Saturation being a key point when designing alternators or dynamo's, the amount of iron and the air gap to an extent depict when saturation begins(as well of course as the magnets flux), this can effect both the max output and the max rpm of your machine.
Iron cores also ought to be laminated to reduce eddy's.
Sometimes I wonder if some axial flux wind gens are designed that way for constructional simplicity, or even if the designer doesnt understand how to incorporate an iron core.
'cogging' as mr al inffered also increases with iron cores, its a trade off you need some drag to be able to produce energy, some alternators have parallelogram shape laminated iron poles, the idea being to introduce the amount of iron gradually as the magnets rotate, reducing the onset of 'cogging', but not the total amount, still however lowering start up torque.
 
one way to make a partly iron core axial flux machine is to use a toroidal transformer core, in which all the 15+ coils are located in segments, wound toroidally as normal, with the exception that the magnets are located on rotor disks that fly over the windings.

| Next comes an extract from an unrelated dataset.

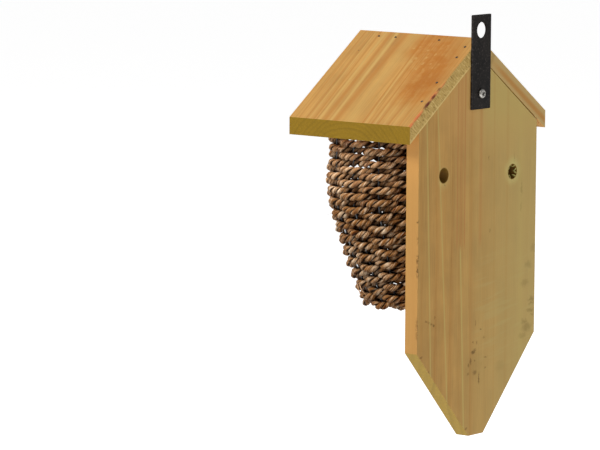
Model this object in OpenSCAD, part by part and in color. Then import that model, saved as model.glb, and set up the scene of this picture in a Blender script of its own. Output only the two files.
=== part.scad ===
// Birdhouse for a wall: a pointed backboard, a pitched roof of two panels, a hanger strap
// that swivels on one screw, and a nest pocket of rope woven round wire ribs.
// Millimetres. +Z is up and -Y is the front, where a bird flies in.
// The origin is the centre of the strap's hanging hole, on the strap's wall side.

/* [Backboard] */
// Width of the backboard
board_w = 161; // [150:1:170]
// Thickness of the backboard
board_t = 12; // [10:0.5:15]
// Height of the pointed foot, from its tip up to the straight sides
foot_h = 75; // [60:1:85]
// Width of the blunt tip of the foot
tip_w = 20; // [12:1:30]
// Diameter of the two fixing holes through the backboard
fixing_d = 12; // [6:0.5:13]
// Distance between the two fixing holes
fixing_spacing = 94; // [80:1:110]
// Height of the right fixing hole above the tip of the foot, seen from the front
fixing_z_right = 215; // [200:0.5:220]
// Height of the left fixing hole, drilled a little lower by hand
fixing_z_left = 210.5; // [200:0.5:220]

/* [Roof] */
// Height of the ridge above the tip of the foot
ridge_z = 322; // [316:1:326]
// Slope of the roof in degrees
roof_slope = 35; // [32:0.5:37]
// Width over both eaves
roof_w = 185; // [180:1:200]
// Depth from front to back
roof_d = 121; // [116:1:140]
// Thickness of each roof panel
roof_t = 11.5; // [11:0.5:14]

/* [Hanger strap] */
// Width of the strap
strap_w = 25; // [20:1:30]
// Thickness of the strap
strap_t = 1.5; // [1:0.25:2]
// Distance from the screw up to the hanging hole
strap_reach = 51; // [46:1:60]
// Distance from each hole to its end of the strap
strap_end = 12.5; // [10:0.5:15]
// Diameter of the hanging hole
hanging_d = 13; // [8:0.5:14]
// Height of the screw above the tip of the foot
screw_z = 277.5; // [274:0.5:281]
// Diameter of the screw's shank
shank_d = 4; // [3:0.5:5]
// Diameter of the screw's pan head
head_d = 7.8; // [7.5:0.1:9.5]

/* [Nest pocket] */
// Width at the top
pocket_w = 160; // [150:1:162]
// Depth at the top, from front to back
pocket_d = 106; // [90:1:106]
// Width of the base
base_w = 94; // [70:1:104]
// Depth of the base, from front to back
base_d = 73; // [56:1:78]
// Height of the base above the tip of the foot
base_z = 101; // [88:1:105]
// Height of the rim above the tip of the foot
rim_z = 248; // [240:1:249]
// Thickness of the woven wall
wall_t = 12; // [10:0.5:13]
// Width of the entrance in the front wall
entrance_w = 40; // [32:1:42]
// Height of the entrance, from its sill up to the rim rope
entrance_h = 37; // [30:1:40]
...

The magnetic flux lines are cutting through the individual phase coils, but they meet in the middle and flow through the core to make a return trip across the coil again.
This offers a number of improvements, the first being that you have a steel core for the copper to be epoxied to, and the surface area of the copper coils can be effectively doubled, (as with the typical disk coils, they have to be completely buried in epoxy. also, the steel core conducts the flux effortlessly, and with no cogging.

but the iron core itself still must be securely bolted and held in the center of the magnet disks.
 
I have a large 60's clock movement that works similar to that, must be effecient to run off batteries for months, obviously its a motor not a generator.